Begründet werden die EU-weit strengsten Auflagen vom Bundesumweltministerium mit Gesundheitsgefahren für die Bevölkerung. Das zeigen entsprechende Bundestagsunterlagen von Anfang Juli. Und das bestätigt das Ministerium auch auf WELT-Anfrage.
„Generell verfolgt das Immissionsschutzrecht aus Gründen des vorsorgenden Gesundheitsschutzes den Ansatz, dass der Ausstoß von Stoffen begrenzt werden muss, für die ein spezifisches Schadpotenzial nachgewiesen ist oder für die ein wissenschaftlich begründeter Verdacht auf ein solches Schadpotenzial besteht“, sagt eine Sprecherin.
Und der im Ölmühlenhexan enthaltene Stoff n-Hexan werde gemäß der europäischen Verordnung über die Einstufung, Kennzeichnung und Verpackung von Stoffen und Gemischen mit „kann vermutlich die Fruchtbarkeit beeinträchtigen“ klassifiziert.

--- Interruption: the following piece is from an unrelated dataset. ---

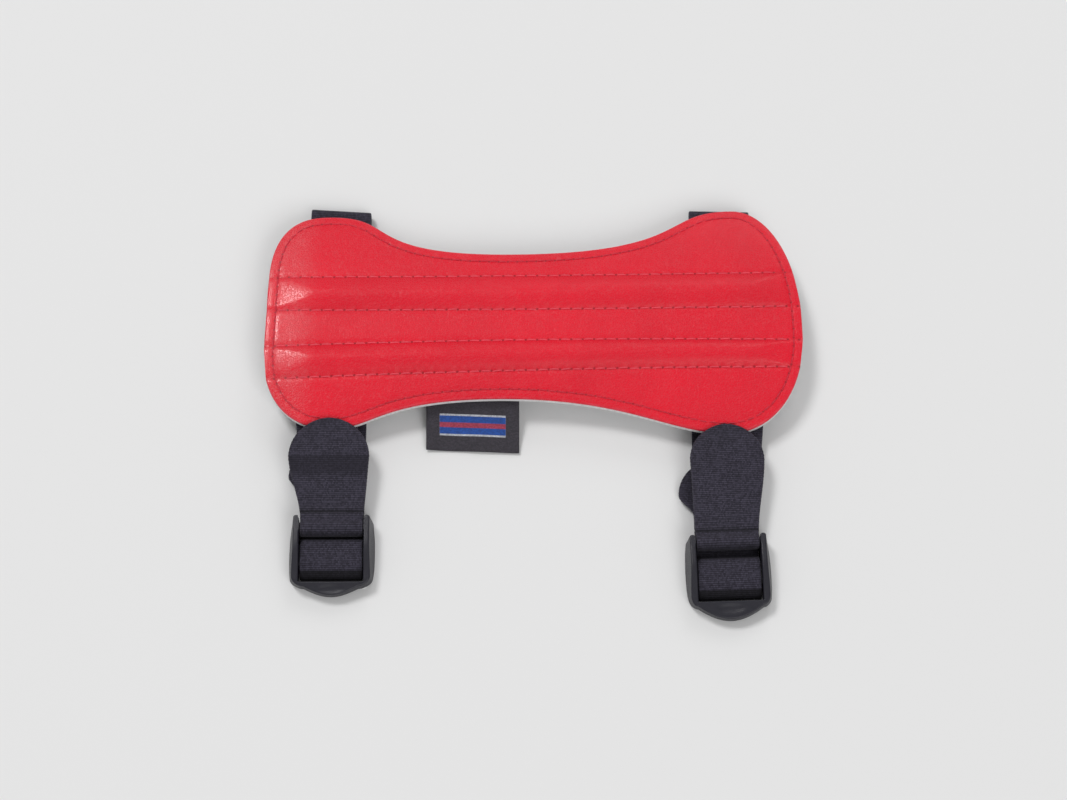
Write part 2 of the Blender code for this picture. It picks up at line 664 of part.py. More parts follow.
def flip_out(made):
    """The object with its faces pointing out, whichever way its sections ran."""
    mesh = made.data
    volume = 0.0
    for face in mesh.polygons:
        corner = [mesh.vertices[i].co for i in face.vertices]
        for a, b in zip(corner[1:], corner[2:]):
            volume += corner[0].dot(a.cross(b))
    if volume < 0:
        mesh.flip_normals()
    return made


def object_from(name, shape, home):
    """An object that holds this bmesh's shape, in the collection home."""
    mesh = bpy.data.meshes.new(name)
    shape.to_mesh(mesh)
    shape.free()
    made = bpy.data.objects.new(name, mesh)
    home.objects.link(made)
    return made


def box_shape(low, high):
    """A box from its lowest to its highest corner."""
    low, high = Vector(low), Vector(high)
    shape = bmesh.new()
    place = Matrix.LocRotScale((low + high) / 2, None, high - low)
    bmesh.ops.create_cube(shape, size=1, matrix=place)
    return shape


def round_bar(name, home):
    """The anchor bar: a round bar across the window."""
    shape = bmesh.new()
    lying = Matrix.Translation((0, ANCHOR_BAR_S, ANCHOR_BAR_Z)) @ Matrix.Rotation(math.pi / 2, 4, "Y")
    bmesh.ops.create_cone(shape, cap_ends=True, segments=BAR_SEGMENTS, radius1=ANCHOR_BAR_RADIUS,
                          radius2=ANCHOR_BAR_RADIUS, depth=2 * BAR_REACH, matrix=lying)
    return object_from(name, shape, home)


def flat_bar(name, home):
    """The centre bar: a flat bar across the window with its long edges rounded."""
    low = (-BAR_REACH, CENTRE_BAR_START, CENTRE_BAR_Z - CENTRE_BAR_HALF_HEIGHT)
    high = (BAR_REACH, CENTRE_BAR_END, CENTRE_BAR_Z + CENTRE_BAR_HALF_HEIGHT)
    shape = box_shape(low, high)
    long_edges = [e for e in shape.edges if abs(e.verts[0].co.x - e.verts[1].co.x) > BAR_REACH]
    bmesh.ops.bevel(shape, geom=long_edges, offset=BAR_ROUNDING * CENTRE_BAR_HALF_HEIGHT,
                    segments=BAR_SEGMENTS // 4, profile=0.5, affect="EDGES")
    return object_from(name, shape, home)


def dish_ball(name, home):
    """The flattened ball that hollows the thumb lip's top."""
    middle = Vector((0, BUCKLE_LENGTH, END_HEIGHT - RAIL_EASE + DISH_DEPTH))
    half = Vector((DISH_HALF_WIDTH, DISH_HALF_REACH, 2 * DISH_DEPTH))
    shape = bmesh.new()
    bmesh.ops.create_uvsphere(shape, u_segments=16, v_segments=8, radius=1,
                              matrix=Matrix.LocRotScale(middle, None, half))
    return object_from(name, shape, home)


def boolean(made, other, operation):
    """Adds a Boolean modifier that uses the other object."""
    step = made.modifiers.new(f"{operation.lower()}_{other.name}", "BOOLEAN")
    step.operation = operation
    step.object = other
    step.solver = "EXACT"


def hide(made):
    """Marks a guide object that isn't part of the model."""
    made.hide_render = True
    made.display_type = "WIRE"
    return made


def buckle_guides(home):
    """The shapes that cut and complete a buckle, shared by both buckles."""
    deep = 5 * RAIL_HEIGHT
    window = box_shape((-WINDOW_HALF, -deep, -deep), (WINDOW_HALF, END_BAR_START, deep))
    scoop = box_shape((-WINDOW_HALF, END_BAR_START - MM, -deep), (WINDOW_HALF, deep, STEP_UP))
    guides = {
        "window": object_from("window", window, home),
        "scoop": object_from("under_end_bar", scoop, home),
        "anchor": round_bar("anchor_bar", home),
        "centre": flat_bar("centre_bar", home),
        "lip": flip_out(add_object("thumb_lip", *loft(lip_sections()), home)),
        "dish": dish_ball("dish", home),
    }
    for guide in guides.values():
        hide(guide)
    return guides


def make_buckle_mesh(home):
    """One evaluated buckle mesh: body less window, with its bars and its dished lip."""
    guides = buckle_guides(home)
    body = flip_out(add_object("buckle_blank", *loft(buckle_sections()), home))
    boolean(body, guides["lip"], "UNION")
    boolean(body, guides["window"], "DIFFERENCE")
    boolean(body, guides["scoop"], "DIFFERENCE")
    boolean(body, guides["anchor"], "UNION")
    boolean(body, guides["centre"], "UNION")
    boolean(body, guides["dish"], "DIFFERENCE")
    hide(body)
    bpy.context.view_layer.update()
    evaluated = body.evaluated_get(bpy.context.evaluated_depsgraph_get())
    return bpy.data.meshes.new_from_object(evaluated)


def make_buckle(strap, mesh, home):
    """A set's buckle, placed on its centre line with its length running towards the near side."""
    made = bpy.data.objects.new(f"buckle_{strap.side}", mesh.copy())
    home.objects.link(made)
    made.data.materials.clear()
    made.data.materials.append(material("black_plastic"))
    made.data.shade_smooth()
    made.data.set_sharp_from_angle(angle=math.radians(35))
    made.location = Vector((strap.x, strap.y, 0))
    made.rotation_euler = (0, 0, math.pi + strap.turn)
    return made


# Label

def make_label(edges, home):
    """The woven tag: sewn under the near edge at the waist and sloping down to the table."""
    x = LABEL_PLACE * HALF_LENGTH
    edge = edge_y(edges[1], x)
    half = LABEL_THICKNESS / 2
    top_y = edge + LABEL_SEWN_IN
    top_z = PANEL_EDGE_Z + arch(top_y) - GAP - half
    edge_z = PANEL_EDGE_Z + arch(edge) - GAP - half
    out = np.linspace(0, 1, 6)[:, None]
    fall = edge_z - half
    reach = math.sqrt(LABEL_DROP ** 2 - fall ** 2)
    y = np.concatenate([[[top_y]], edge - reach * out])
    z = np.concatenate([[[top_z]], half + fall * (1 - out) ** LABEL_FALL_POWER])
    across = np.linspace(-LABEL_WIDTH / 2, LABEL_WIDTH / 2, 5)
    cos, sin = math.cos(LABEL_TURN), math.sin(LABEL_TURN)
    grid = np.dstack([
        x + across * cos + 0 * y,
        y + across * sin,
        z + 0 * across,
    ])
    made = add_object("label", grid.reshape(-1, 3), grid_faces(*grid.shape[:2]), home, "black_label")
    wall = made.modifiers.new("thickness", "SOLIDIFY")
    wall.thickness = LABEL_THICKNESS
    wall.offset = 0
    wall.use_even_offset = True
    return made


def stand_on_origin(parts):
    """Moves the whole guard so that the origin is the middle of its box's underside."""
    bpy.context.view_layer.update()
    graph = bpy.context.evaluated_depsgraph_get()
    corners = []
    for part in parts.objects:
        evaluated = part.evaluated_get(graph)
        corners += [evaluated.matrix_world @ Vector(c) for c in evaluated.bound_box]
    low = Vector([min(c[i] for c in corners) for i in range(3)])
    high = Vector([max(c[i] for c in corners) for i in range(3)])
    root = bpy.data.objects.new("guard_root", None)
    parts.objects.link(root)
    for part in parts.objects:
        if part is not root:
            part.parent = root
    foot = Vector(((low.x + high.x) / 2, (low.y + high.y) / 2, low.z))
    root.matrix_world = Matrix.Translation(-foot)


def main():
    """Builds the arm guard."""
    for old in list(bpy.data.objects):
        bpy.data.objects.remove(old, do_unlink=True)
    parts = collection("arm_guard")
    guides = collection("guides")
    make_panel(parts)
    edges = outline()
    buckle_mesh = make_buckle_mesh(guides)
    for side in SETS:
        strap = StrapSet(side, edges)
        make_long_strap(strap, parts)
        make_tab_strap(strap, parts)
        make_buckle(strap, buckle_mesh, parts)
    make_label(edges, parts)
    stand_on_origin(parts)


main()
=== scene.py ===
"""Looks of an archery arm guard: a stitched red panel on two elastic straps with ladder-lock buckles.

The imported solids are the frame, and every visible surface here is a finer piece that stands where
its solid is. Lengths are in metres, +X runs along the panel, +Y towards its far edge and +Z up.
The panel's own plan has its middle at (0, 0); PanelShape.shift_y carries it to the frame.
"""

from __future__ import annotations

import logging
import math
from dataclasses import dataclass
from enum import Enum

import bmesh
import bpy
import numpy as np
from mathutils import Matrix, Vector

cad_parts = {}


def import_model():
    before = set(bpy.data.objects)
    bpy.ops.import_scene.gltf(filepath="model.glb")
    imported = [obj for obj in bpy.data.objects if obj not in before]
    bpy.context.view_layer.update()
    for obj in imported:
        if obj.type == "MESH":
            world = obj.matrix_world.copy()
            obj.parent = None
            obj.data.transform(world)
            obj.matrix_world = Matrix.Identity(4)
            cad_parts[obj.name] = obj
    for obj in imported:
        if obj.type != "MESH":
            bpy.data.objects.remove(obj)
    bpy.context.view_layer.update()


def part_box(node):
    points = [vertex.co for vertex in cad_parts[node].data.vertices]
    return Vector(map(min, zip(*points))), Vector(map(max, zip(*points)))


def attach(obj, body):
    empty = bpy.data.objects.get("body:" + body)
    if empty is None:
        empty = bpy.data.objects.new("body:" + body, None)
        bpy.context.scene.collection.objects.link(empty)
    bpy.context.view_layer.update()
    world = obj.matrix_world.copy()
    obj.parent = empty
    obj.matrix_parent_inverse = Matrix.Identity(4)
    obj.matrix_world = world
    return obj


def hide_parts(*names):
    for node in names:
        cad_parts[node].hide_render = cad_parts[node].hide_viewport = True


LOG = logging.getLogger("arm_guard")
MM = 0.001

# Length of a stitch on the lengthwise seams and round the edge
SEAM_PITCH = 3.7 * MM
EDGE_PITCH = 3.1 * MM

Array = np.ndarray
Material = bpy.types.Material
Node = bpy.types.Node
Object = bpy.types.Object
Outputs = bpy.types.NodeOutputs
Socket = bpy.types.NodeSocket
Tree = bpy.types.NodeTree
Colour = tuple[float, float, float, float]


class Slot(Enum):
    """The record's material slots."""

    RED_LEATHER = "red_leather"
    WHITE_BACKING = "white_backing"
    BLACK_ELASTIC = "black_elastic"
    BLACK_PLASTIC = "black_plastic"
    BLACK_LABEL = "black_label"


class Side(Enum):
    """The two strap sets, seen from the near side."""

    LEFT = "left"
    RIGHT = "right"


# Shapes


def smooth_step(t: Array | float) -> Array:
    """A smooth rise from 0 at t = 0 to 1 at t = 1: three t squared less two t cubed."""
    t = np.clip(t, 0.0, 1.0)
    return t * t * (3.0 - 2.0 * t)


def bell(away: Array, width: float) -> Array:
    """A bell curve: 1 at no distance, falling to 1/e at the width."""
    return np.exp(-((away / width) ** 2))


def bezier(p0: Array, p1: Array, p2: Array, p3: Array, t: Array) -> Array:
    """Points of a cubic Bezier curve.

    Args:
        p0: Start point.
        p1: First handle.
        p2: Second handle.
        p3: End point.
        t: Parameters from 0 to 1.

    Returns:
        One point for each parameter: the four points weighted by the cubic Bernstein terms.
    """
    t = t[:, None]
    return (1 - t) ** 3 * p0 + 3 * t * (1 - t) ** 2 * p1 + 3 * t * t * (1 - t) * p2 + t**3 * p3


def lengths_along(line: Array) -> Array:
    """Distance of each point from the start of a polyline."""
    return np.concatenate([[0.0], np.cumsum(np.linalg.norm(np.diff(line, axis=0), axis=1))])


def at_lengths(line: Array, at: Array) -> Array:
    """Points of a polyline at these distances from its start."""
    along = lengths_along(line)
    return np.stack([np.interp(at, along, line[:, k]) for k in range(line.shape[1])], axis=1)


def graded(count: int, first: float, growth: float) -> Array:
    """Shares from 0 to 1 whose steps are small at both ends and grow inwards.

    Args:
        count: Number of steps.
        first: Size of the end step as a share of a middle step.
        growth: Ratio of one step to the one before it.

    Returns:
        count + 1 shares: the running sum of the steps over their total.
    """
    ramp = np.minimum(1.0, first * growth ** np.arange(count))
    steps = np.minimum(ramp, ramp[::-1])
    return np.concatenate([[0.0], np.cumsum(steps)]) / steps.sum()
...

OVID: „Wissenschaftlich nicht haltbare Behauptungen“
Die Industrie sieht darin aber ein „verzerrtes Informationsbild“ und verweist auf einen Evaluationsbericht der Bundesanstalt für Arbeitsschutz und Arbeitsmedizin sowie auf ein umweltmedizinisch-toxikologisches Gutachten von Professor Ulrich Ewers, einem Sachverständigen für Toxikologie und Umwelthygiene aus Essen. Danach gehen von den Emissionen der Lösungsmittel keinerlei Gesundheitsrisiken aus, da in der Umgebung von Ölmühlen der Vorsorgewert unterschritten wird. Zudem gebe es auch keine Hinweise auf erbgutverändernde oder krebserzeugende Eigenschaften.
„Deutschland schlittert zunehmend in die Rezession und das Bundesumweltministerium katapultiert heimische Speiseölhersteller ohne Not und mit wissenschaftlich nicht haltbaren Behauptungen ins Abseits“, echauffiert sich OVID-Präsidentin Kleinschmit von Lengefeld, die im Hauptberuf Vorstandschefin der ADM Hamburg Aktiengesellschaft ist, der größten Ölmühle in Europa.
Ihr Verband hat sich nun in einem Brief an Hamburgs Ersten Bürgermeister Peter Tschentscher gewandt, der aktuell Präsident des Bundesrates ist. Ende September wird in der Länderkammer über die Novelle der Bundes-Immissionsschutz-Verordnung abgestimmt. Und zuvor beraten am 11. und am 14. September der Agrar- und Verbraucherschutzausschuss sowie der Wirtschafts- und der Umweltausschuss über das Thema. „Der getroffene Bundestagsbeschluss gründet auf fehlerhaften Informationen“, heißt es in dem vierseitigen Schreiben, das WELT vorliegt.
In der irrtümlichen Erwartung einer Verbesserung der Verbrauchergesundheit habe der Bundestag mithin mehrere Nachteile gebilligt. „Unter dem Druck zunehmend unsicherer Märkte und in der Rückbesinnung auf heimische Wirtschaftskreisläufe müssen die Länder im Bundesrat den Bundestagsbeschluss dringend korrigieren“, fordert Kleinschmit von Lengefeld.
Das BMUV weist die Vorwürfe der Falschinformation zurück. Zwar habe es im parlamentarischen Verfahren Rückfragen zur Risikobewertung gegeben. Die Mitglieder des Bundestages seien daraufhin aber sachgerecht und umfassend informiert worden. Von einer fehlerhaften Information könne also keine Rede sein. Auch werde sichergestellt, dass die Aufwendungen für die Abgasreinigung in einem angemessenen Verhältnis zum Nutzen für den vorsorgenden Gesundheitsschutz stehen.